Reasoning by analogy in this case is not abstraction. It's just shifting the determination to choice of analogy.
Meanwhile, irl.. The best analogy is recent tech Innovations. The internet, social media...
Online copyright was basically instituted when large tech companies were ready to do it, and it was to their advantage.
Youtube, for example, built itself to massive size and locked in network effect advantages largely by violating copyright.
At some point, the legal ambiguity was a problem for their ad business. They were ready to move into the current revenue share influencer-treadmill model for content. At this point online, copyright enforcement was necessary to reduce the risk of being flanked by a new video platform.
The iPod, which resurrected Apple, ran on copyright infringement, and copyright Greyzones.... Until the point when their interests flipped. They're negotiating position opposite labels , Network effect considerations, Etc.
Intellectual property, broadly, does not start out as an intuitive/emergent natural right. It is created by legislative process, ecplicitely taylored to the needs of an interst group and/or national interest.
Writers, publishers, inventors, IP holding companies...
The legal rhetoric around legal arguments... is rhetoric. It is not the reason why decisions are made. It is how decisions or justified post fact.
No one is going to burden aI companies, at this point. The rights of copyright holders are a trivial matter compared to the potential of AI, the risk to certain labor markets, and such.

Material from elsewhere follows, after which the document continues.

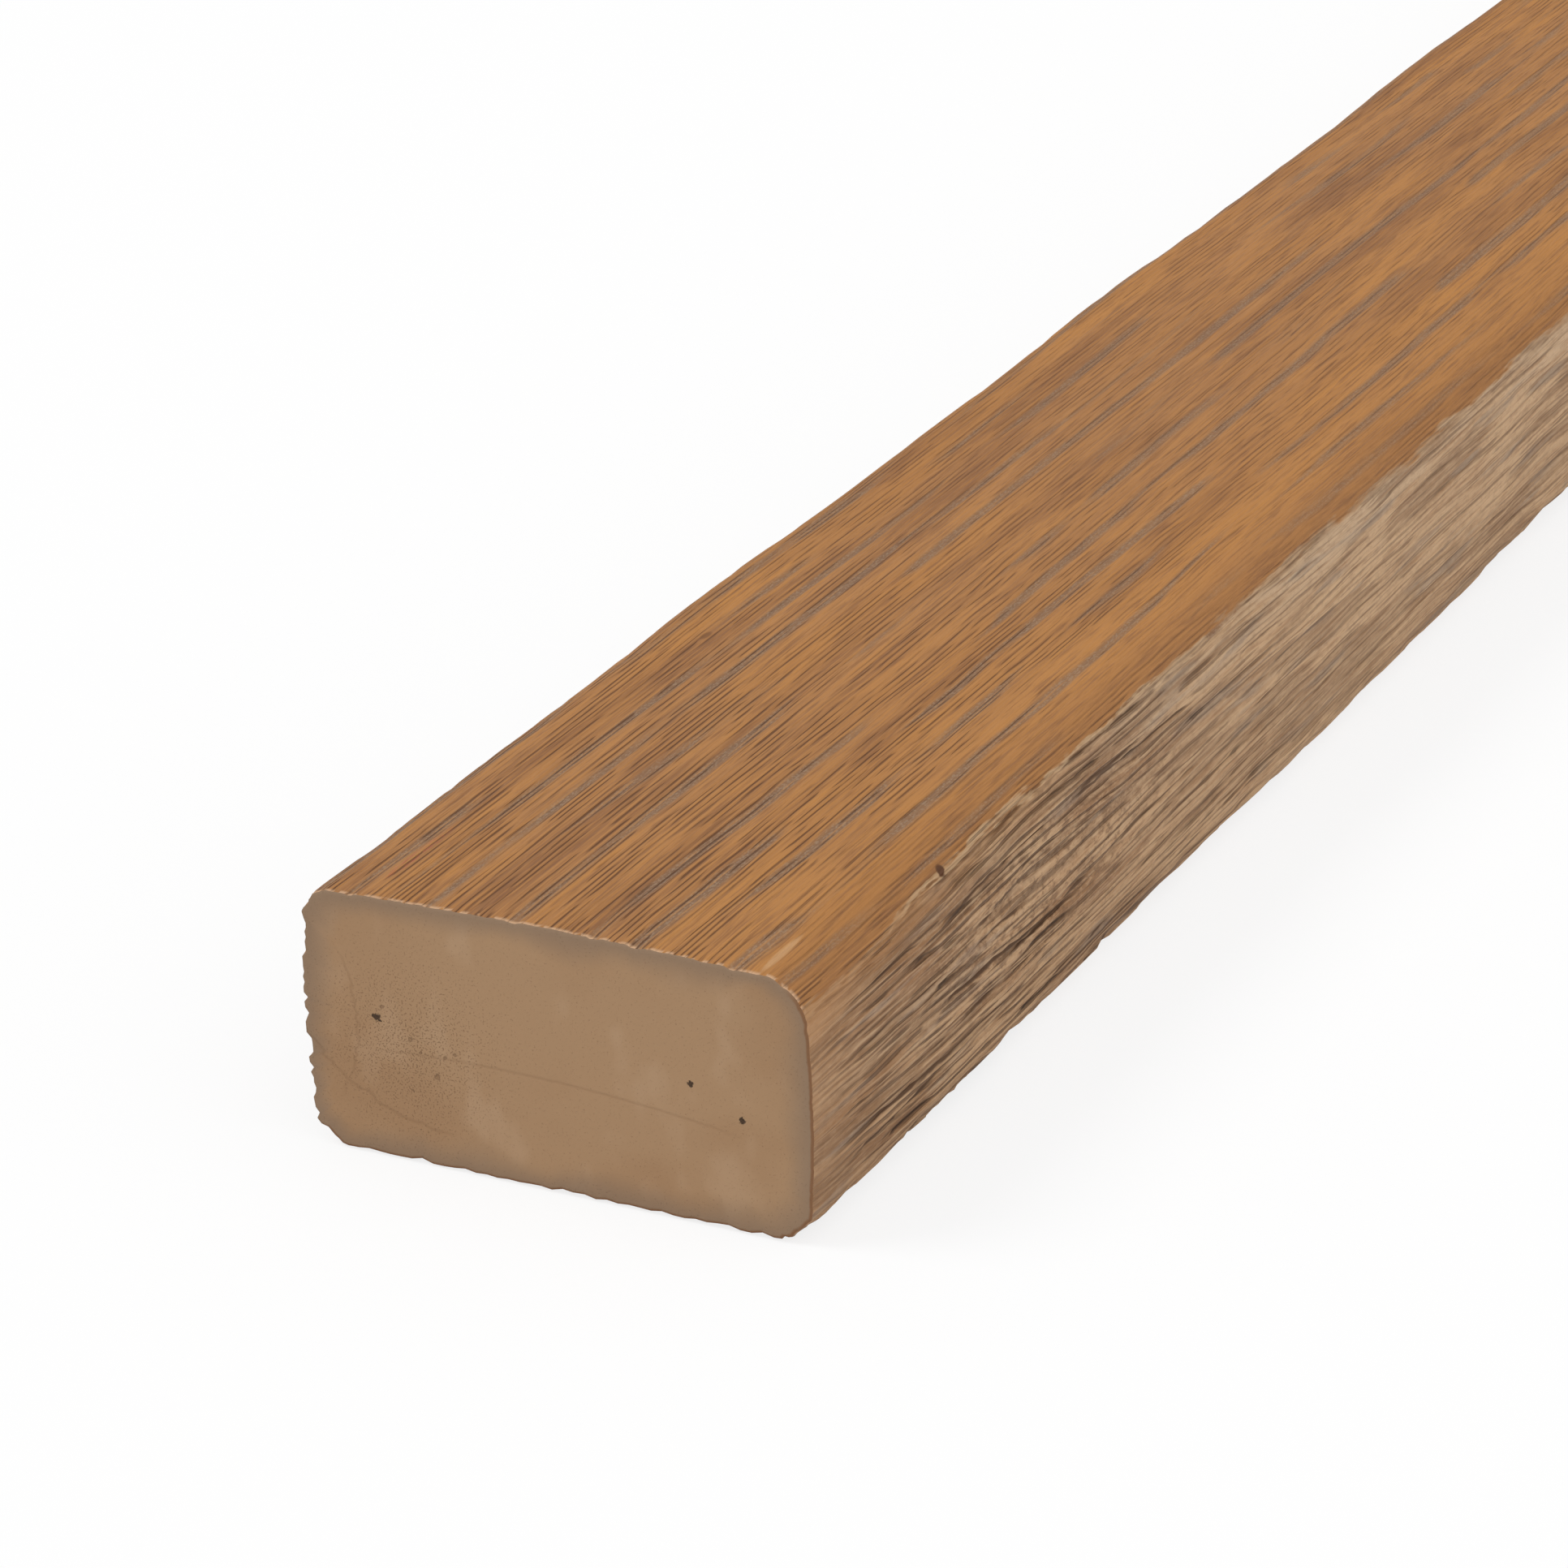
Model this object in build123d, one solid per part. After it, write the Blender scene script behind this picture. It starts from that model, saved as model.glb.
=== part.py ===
from build123d import *
import math
import os

# A moulded composite batten: one solid bar of 50 x 25 mm section, cast in a mould taken from a
# hand-worked oak lath, then levelled flat underneath and sawn square at both ends. Its top and
# sides are crowned, its four arrises are rounded by different amounts, and its edges wander
# gently along the length. Lengths in millimetres. X runs along the bar, Y across it and Z up;
# the origin is the centre of the underside, and the near end is the one at the lowest X.

# Stock size
LENGTH = 2400.0
WIDTH = 50.0
THICKNESS = 25.0

# Section: how far each face swells past its own corners, and the four arris radii
TOP_CROWN = 0.4
SIDE_CROWN = 0.6
TOP_LEFT_RADIUS = 2.4
TOP_RIGHT_RADIUS = 3.8
BOTTOM_LEFT_RADIUS = 3.0
BOTTOM_RIGHT_RADIUS = 3.6

# What is levelled off the underside after moulding
UNDERSIDE_TRIM = 0.3

# Edge waves: a long wave with a shorter one on it. A depth is the whole swing, inwards from the
# full size: the sides swing across the bar, and the shoulders of the top swing up and down.
SIDE_WAVE_DEPTH = 0.5
SHOULDER_WAVE_DEPTH = 0.35
LONG_WAVE = 97.0
SHORT_WAVE = 46.0
SHORT_WAVE_SHARE = 0.35

# Where each edge's waves start, as a share of their own length, counted from the near end
LEFT_LONG_PHASE = 0.51
LEFT_SHORT_PHASE = 0.61
RIGHT_LONG_PHASE = 0.0
RIGHT_SHORT_PHASE = 0.86

# Distance between the sections that the bar is lofted through, at most
STATION_PITCH = 15.0


def swing(x, long_phase, short_phase):
    """Where a wavy edge stands at x, from 0 at its furthest in to 1 at its furthest out."""
    from_near_end = x + LENGTH / 2
    long_part = math.sin(2 * math.pi * (from_near_end / LONG_WAVE + long_phase))
    short_part = math.sin(2 * math.pi * (from_near_end / SHORT_WAVE + short_phase))
    mixed = (1 - SHORT_WAVE_SHARE) * long_part + SHORT_WAVE_SHARE * short_part
    return (1 + mixed) / 2


def section(x):
    """The moulded outline at x, as a face: flat underside, crowned sides and top, four radii."""
    left_dip = 1 - swing(x, LEFT_LONG_PHASE, LEFT_SHORT_PHASE)
    right_dip = 1 - swing(x, RIGHT_LONG_PHASE, RIGHT_SHORT_PHASE)
    left = WIDTH / 2 - SIDE_WAVE_DEPTH * left_dip
    right = -WIDTH / 2 + SIDE_WAVE_DEPTH * right_dip
    left_shoulder = THICKNESS - TOP_CROWN - SHOULDER_WAVE_DEPTH * left_dip
    right_shoulder = THICKNESS - TOP_CROWN - SHOULDER_WAVE_DEPTH * right_dip

    bottom_left = (left - SIDE_CROWN, -UNDERSIDE_TRIM)
    bottom_right = (right + SIDE_CROWN, -UNDERSIDE_TRIM)
    top_left = (left - SIDE_CROWN, left_shoulder)
    top_right = (right + SIDE_CROWN, right_shoulder)

    underside = Line(bottom_right, bottom_left)
    left_side = ThreePointArc(bottom_left, (left, THICKNESS / 2), top_left)
    top = ThreePointArc(top_left, ((left + right) / 2, THICKNESS), top_right)
    right_side = ThreePointArc(top_right, (right, THICKNESS / 2), bottom_right)
    outline = make_face([underside, left_side, top, right_side])

    corners = {
        bottom_left: BOTTOM_LEFT_RADIUS,
        bottom_right: BOTTOM_RIGHT_RADIUS,
        top_left: TOP_LEFT_RADIUS,
        top_right: TOP_RIGHT_RADIUS,
    }
    for corner, radius in corners.items():
        vertex = outline.vertices().sort_by_distance(Vector(*corner))[0]
        outline = fillet(vertex, radius)
    return Plane.YZ.offset(x) * outline


def moulding():
    """The bar as it leaves the mould, one span too long at each end, lofted through sections."""
    spans = math.ceil(LENGTH / STATION_PITCH)
    span = LENGTH / spans
    stations = [-LENGTH / 2 + span * i for i in range(-1, spans + 2)]
    return loft([section(x) for x in stations])


def batten():
    """The moulding with its underside levelled and its two ends sawn square."""
    sawn_space = Box(
        LENGTH, 2 * WIDTH, 2 * THICKNESS, align=(Align.CENTER, Align.CENTER, Align.MIN)
    )
    return moulding() & sawn_space


os.makedirs("parts", exist_ok=True)
export_step(batten(), "parts/batten.step")
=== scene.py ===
# %% [markdown]
# A moulded composite batten, lying on its flat underside. The real bar is cast in one piece, in
# a mould taken from a rough oak lath, brushed with a golden-brown coat and sawn square, so it
# needs one mesh with two finishes: the moulded grain of its four long faces and the bare
# composite of its two ends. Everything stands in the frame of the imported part, in metres: X runs
# along the bar, Y across it and Z up, and the end that the camera sees is the one at lowest X.

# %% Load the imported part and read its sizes
import math
import bpy
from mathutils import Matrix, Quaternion, Vector


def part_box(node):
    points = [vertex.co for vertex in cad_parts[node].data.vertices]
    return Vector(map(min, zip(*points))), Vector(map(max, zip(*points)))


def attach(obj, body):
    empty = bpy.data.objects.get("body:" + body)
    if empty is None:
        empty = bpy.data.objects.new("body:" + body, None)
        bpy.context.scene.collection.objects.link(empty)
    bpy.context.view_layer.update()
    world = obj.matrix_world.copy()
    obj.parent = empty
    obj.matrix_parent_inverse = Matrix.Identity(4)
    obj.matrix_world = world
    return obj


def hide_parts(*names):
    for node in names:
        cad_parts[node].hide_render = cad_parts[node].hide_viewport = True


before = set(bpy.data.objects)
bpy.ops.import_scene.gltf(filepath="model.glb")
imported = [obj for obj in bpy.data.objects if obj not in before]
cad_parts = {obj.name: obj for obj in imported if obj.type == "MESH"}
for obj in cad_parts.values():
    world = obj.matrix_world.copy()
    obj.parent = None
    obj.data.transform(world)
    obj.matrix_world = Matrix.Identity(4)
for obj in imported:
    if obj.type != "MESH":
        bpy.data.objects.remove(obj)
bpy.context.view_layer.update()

MM = 0.001
low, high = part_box("batten")
LENGTH, WIDTH, THICKNESS = [float(round((b - a) / MM)) for a, b in zip(low, high)]
print("batten in mm:", LENGTH, WIDTH, THICKNESS)

# %% [markdown]
# The camera comes first, because it says which end of the bar is seen and how closely. It stands
# to the right of the near end and looks down along the bar through a long lens. It could be aimed
# with a Track To constraint, but a heading, a pitch and a small roll say the same in three angles
# that can be read off a photograph, so the aim is worked out from them.

# %% Set up the camera
LENS = 130.32
HEADING = math.radians(27.735)
PITCH = math.radians(23.979)
ROLL = math.radians(1.88)
CAMERA_FROM_NEAR_END = Vector((-371.55, -218.36, 229.04)) * MM

aim = Vector(
    (
        math.cos(PITCH) * math.cos(HEADING),
        math.cos(PITCH) * math.sin(HEADING),
        -math.sin(PITCH),
    )
)
camera = bpy.data.objects.new("camera", bpy.data.cameras.new("camera"))
bpy.context.scene.collection.objects.link(camera)
camera.data.lens = LENS
camera.data.clip_start = 0.01
camera.location = Vector((low.x, 0, 0)) + CAMERA_FROM_NEAR_END
camera.rotation_mode = "QUATERNION"
camera.rotation_quaternion = aim.to_track_quat("-Z", "Y") @ Quaternion((0, 0, 1), -ROLL)
bpy.context.scene.camera = camera
print("camera stands at", tuple(round(v, 3) for v in camera.location))

# %% [markdown]
# The grain follows a rule, and the same rule has to cut the mesh and colour the material, or the
# dark paint would not lie in the grooves. Both are node trees, so the rule is written once, as a
# formula, and a small class turns each sum, product or named step of it into a node.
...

> At some point, the legal ambiguity was a problem for their ad business. They were ready to move into the current revenue share influencer-treadmill model for content. At this point online, copyright enforcement was necessary to reduce the risk of being flanked by a new video platform.
That is a gross mischaracerization. There was a time in that Viacom case that people were ligitimitely worried that YouTube would go away. The regime that YouTube has built now was established together with the large media companies, when those media companies could no longer ignore them.
In practice, we seem to be leaning towards the idea that training on a copyrighted book is wrong if used to replicate or paraphrase that same book, but not if used to teach a model how to write better.
It doesn’t sound unprofessional— it sounds unethical. Either they’re making something that they genuinely believe is unsafe but don’t want to stop because, you know, that’s business! Have you seen how much this shit costs? Or they’re deliberately making the entire country feel unsafe because it looks great to investors. Either way, frankly, fuck them and everybody else playing this dumb billionaire’s game. They deserve every bit of static this dimwitted government levels at them.
If Dario was altruistically trying to save us from the supposedly evil other party rather than pursuing oceans of cash, he’d have stayed in the nonprofit AI research space.